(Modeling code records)
::::

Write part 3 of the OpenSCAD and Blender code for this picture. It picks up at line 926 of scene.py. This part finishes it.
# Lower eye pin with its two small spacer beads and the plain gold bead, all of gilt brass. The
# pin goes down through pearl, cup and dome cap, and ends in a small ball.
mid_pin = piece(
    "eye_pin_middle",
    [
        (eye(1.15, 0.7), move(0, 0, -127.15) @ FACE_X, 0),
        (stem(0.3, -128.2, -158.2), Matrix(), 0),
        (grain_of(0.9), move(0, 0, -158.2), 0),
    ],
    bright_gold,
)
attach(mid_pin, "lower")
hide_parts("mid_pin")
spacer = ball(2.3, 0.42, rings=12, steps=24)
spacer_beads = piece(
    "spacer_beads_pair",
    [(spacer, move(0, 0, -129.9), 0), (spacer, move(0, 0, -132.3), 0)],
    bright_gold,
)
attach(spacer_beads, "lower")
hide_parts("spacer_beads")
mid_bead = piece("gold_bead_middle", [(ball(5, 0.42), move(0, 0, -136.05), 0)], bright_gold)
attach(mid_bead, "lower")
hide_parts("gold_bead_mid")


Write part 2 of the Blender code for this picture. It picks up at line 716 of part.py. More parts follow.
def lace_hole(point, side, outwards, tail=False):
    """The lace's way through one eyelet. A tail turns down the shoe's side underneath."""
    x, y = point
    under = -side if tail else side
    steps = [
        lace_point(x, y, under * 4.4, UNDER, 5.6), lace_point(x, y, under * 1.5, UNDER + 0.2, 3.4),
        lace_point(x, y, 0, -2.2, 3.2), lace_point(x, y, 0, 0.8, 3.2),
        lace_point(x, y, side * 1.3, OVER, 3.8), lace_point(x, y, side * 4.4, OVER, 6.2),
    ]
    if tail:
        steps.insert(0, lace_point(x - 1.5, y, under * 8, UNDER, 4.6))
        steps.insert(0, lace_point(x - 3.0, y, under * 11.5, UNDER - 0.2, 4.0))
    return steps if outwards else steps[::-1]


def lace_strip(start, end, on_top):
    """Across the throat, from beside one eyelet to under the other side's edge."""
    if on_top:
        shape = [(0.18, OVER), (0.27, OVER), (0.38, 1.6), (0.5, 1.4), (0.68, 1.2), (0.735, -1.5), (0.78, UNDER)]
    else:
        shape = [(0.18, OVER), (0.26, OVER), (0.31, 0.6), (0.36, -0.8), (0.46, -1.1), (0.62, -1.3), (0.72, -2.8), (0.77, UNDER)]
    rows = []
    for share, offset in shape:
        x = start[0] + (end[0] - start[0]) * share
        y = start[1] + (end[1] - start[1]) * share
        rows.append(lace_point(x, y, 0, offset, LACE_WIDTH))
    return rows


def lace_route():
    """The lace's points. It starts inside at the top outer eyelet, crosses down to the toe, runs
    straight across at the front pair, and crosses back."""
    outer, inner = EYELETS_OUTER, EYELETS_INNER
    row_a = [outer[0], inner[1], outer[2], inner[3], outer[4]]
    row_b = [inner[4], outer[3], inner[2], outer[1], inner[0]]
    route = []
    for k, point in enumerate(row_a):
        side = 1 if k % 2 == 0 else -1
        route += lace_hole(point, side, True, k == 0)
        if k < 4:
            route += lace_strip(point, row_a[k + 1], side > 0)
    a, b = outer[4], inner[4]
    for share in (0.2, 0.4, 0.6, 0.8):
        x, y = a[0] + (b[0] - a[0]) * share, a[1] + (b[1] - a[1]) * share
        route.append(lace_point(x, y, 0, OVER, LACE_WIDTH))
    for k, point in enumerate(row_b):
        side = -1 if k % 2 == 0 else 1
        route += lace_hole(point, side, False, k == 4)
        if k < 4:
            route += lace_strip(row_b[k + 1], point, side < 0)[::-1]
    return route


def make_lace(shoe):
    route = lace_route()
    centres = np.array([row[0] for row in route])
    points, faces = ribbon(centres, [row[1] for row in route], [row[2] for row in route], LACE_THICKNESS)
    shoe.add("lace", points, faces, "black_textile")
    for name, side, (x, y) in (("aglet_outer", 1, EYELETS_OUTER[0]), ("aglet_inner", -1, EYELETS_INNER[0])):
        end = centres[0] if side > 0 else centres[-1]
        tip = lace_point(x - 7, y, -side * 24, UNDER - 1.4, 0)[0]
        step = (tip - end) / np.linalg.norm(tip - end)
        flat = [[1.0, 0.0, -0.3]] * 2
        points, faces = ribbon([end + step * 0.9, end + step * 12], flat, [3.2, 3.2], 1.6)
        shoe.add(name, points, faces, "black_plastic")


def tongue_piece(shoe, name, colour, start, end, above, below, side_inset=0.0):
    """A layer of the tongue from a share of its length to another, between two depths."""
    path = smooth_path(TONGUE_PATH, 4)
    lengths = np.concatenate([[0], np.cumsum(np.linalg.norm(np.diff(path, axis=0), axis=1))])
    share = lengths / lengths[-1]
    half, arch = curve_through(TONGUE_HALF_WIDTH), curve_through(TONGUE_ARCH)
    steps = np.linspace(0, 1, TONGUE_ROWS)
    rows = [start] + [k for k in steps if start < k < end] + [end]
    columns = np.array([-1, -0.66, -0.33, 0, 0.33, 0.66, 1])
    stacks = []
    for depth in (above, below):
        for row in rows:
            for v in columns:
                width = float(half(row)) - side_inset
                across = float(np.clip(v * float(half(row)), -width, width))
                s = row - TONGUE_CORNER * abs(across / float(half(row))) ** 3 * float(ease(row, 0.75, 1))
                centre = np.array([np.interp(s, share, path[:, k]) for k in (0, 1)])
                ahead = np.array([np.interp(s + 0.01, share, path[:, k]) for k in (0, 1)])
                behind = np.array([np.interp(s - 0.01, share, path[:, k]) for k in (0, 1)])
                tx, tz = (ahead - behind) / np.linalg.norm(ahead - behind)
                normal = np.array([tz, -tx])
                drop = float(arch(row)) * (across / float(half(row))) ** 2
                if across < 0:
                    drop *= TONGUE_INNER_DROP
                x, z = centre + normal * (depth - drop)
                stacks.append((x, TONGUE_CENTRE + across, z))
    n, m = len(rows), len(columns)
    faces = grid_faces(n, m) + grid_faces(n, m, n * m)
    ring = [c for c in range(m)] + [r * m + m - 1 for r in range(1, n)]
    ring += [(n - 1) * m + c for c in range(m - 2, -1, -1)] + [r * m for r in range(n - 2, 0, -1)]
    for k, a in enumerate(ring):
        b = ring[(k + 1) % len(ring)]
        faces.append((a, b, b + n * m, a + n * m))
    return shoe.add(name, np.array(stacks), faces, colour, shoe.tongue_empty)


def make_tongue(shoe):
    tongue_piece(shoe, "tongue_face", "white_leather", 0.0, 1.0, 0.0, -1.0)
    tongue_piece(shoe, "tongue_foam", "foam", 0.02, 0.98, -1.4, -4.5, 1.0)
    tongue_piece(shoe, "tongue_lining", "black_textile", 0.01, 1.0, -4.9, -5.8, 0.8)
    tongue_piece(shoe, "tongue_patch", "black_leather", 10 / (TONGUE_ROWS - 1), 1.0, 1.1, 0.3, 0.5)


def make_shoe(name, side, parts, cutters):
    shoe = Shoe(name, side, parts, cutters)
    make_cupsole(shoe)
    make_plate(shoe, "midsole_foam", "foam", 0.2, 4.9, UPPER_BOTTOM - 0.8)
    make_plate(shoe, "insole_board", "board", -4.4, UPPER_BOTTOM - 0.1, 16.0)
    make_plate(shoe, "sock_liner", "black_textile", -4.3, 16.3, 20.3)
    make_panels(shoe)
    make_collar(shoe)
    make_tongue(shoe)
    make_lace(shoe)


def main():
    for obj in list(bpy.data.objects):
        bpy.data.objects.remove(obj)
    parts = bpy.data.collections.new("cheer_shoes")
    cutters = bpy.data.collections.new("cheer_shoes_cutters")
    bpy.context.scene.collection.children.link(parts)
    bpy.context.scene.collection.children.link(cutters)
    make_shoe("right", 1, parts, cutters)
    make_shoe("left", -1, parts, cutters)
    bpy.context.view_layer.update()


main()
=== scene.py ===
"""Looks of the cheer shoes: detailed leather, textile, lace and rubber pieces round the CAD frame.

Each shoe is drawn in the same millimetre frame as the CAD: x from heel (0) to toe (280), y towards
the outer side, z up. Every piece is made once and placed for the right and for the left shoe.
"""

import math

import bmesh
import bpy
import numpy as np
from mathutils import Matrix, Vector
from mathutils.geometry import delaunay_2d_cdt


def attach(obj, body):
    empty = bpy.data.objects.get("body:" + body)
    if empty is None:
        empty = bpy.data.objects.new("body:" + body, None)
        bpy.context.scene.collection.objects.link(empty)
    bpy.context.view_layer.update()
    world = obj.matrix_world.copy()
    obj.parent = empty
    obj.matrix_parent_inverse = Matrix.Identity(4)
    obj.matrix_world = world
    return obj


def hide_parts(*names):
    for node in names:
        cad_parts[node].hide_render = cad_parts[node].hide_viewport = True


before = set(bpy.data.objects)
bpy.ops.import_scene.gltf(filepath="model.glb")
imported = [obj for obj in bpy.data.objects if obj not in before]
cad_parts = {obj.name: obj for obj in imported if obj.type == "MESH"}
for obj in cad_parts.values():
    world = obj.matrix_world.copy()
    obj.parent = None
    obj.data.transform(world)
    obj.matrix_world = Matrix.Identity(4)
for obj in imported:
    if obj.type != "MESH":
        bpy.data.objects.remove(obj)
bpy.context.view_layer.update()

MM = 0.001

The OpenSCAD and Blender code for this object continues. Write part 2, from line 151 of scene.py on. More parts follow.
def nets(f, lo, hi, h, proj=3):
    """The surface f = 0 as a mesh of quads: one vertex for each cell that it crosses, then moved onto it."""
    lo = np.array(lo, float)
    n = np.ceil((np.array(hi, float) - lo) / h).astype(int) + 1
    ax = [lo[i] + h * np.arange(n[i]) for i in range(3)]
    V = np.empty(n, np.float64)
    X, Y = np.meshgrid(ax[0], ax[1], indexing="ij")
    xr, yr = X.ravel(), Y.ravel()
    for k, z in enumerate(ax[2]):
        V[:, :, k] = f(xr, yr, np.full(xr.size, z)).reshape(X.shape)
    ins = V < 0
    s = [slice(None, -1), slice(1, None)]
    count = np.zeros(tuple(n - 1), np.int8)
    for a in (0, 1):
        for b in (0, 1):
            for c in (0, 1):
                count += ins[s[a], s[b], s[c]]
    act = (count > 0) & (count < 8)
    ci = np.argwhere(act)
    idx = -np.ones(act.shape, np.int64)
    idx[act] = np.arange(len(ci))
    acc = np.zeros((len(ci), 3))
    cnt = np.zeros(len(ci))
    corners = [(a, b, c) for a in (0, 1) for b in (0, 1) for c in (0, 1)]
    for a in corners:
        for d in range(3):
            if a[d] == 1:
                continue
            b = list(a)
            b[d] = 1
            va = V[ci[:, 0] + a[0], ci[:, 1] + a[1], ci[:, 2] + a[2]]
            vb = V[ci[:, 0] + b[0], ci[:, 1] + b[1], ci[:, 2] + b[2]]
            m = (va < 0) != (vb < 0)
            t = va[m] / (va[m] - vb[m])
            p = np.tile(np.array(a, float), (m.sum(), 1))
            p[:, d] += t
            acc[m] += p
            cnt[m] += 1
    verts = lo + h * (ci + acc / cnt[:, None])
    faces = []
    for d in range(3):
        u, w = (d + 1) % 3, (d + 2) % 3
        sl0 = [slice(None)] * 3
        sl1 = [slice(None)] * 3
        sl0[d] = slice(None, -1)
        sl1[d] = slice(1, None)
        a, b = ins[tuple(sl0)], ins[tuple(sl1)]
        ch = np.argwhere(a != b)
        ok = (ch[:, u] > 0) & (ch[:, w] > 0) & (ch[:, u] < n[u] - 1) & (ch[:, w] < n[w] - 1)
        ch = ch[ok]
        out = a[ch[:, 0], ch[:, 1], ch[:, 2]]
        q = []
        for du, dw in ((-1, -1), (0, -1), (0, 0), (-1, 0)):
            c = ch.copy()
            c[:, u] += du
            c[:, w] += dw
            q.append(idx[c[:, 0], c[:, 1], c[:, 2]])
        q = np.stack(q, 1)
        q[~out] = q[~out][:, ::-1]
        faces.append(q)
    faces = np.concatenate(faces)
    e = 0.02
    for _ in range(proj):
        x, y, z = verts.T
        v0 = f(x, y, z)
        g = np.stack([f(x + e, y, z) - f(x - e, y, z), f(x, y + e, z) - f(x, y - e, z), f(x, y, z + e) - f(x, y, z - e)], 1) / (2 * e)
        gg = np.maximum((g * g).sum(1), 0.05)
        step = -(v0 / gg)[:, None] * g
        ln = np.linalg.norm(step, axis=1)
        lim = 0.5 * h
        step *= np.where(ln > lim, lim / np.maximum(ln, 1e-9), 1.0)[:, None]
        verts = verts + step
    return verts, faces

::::

- Exercise directions: Among the lines above, how many contain the string "Blender"? State the number alone.

- The answer: 3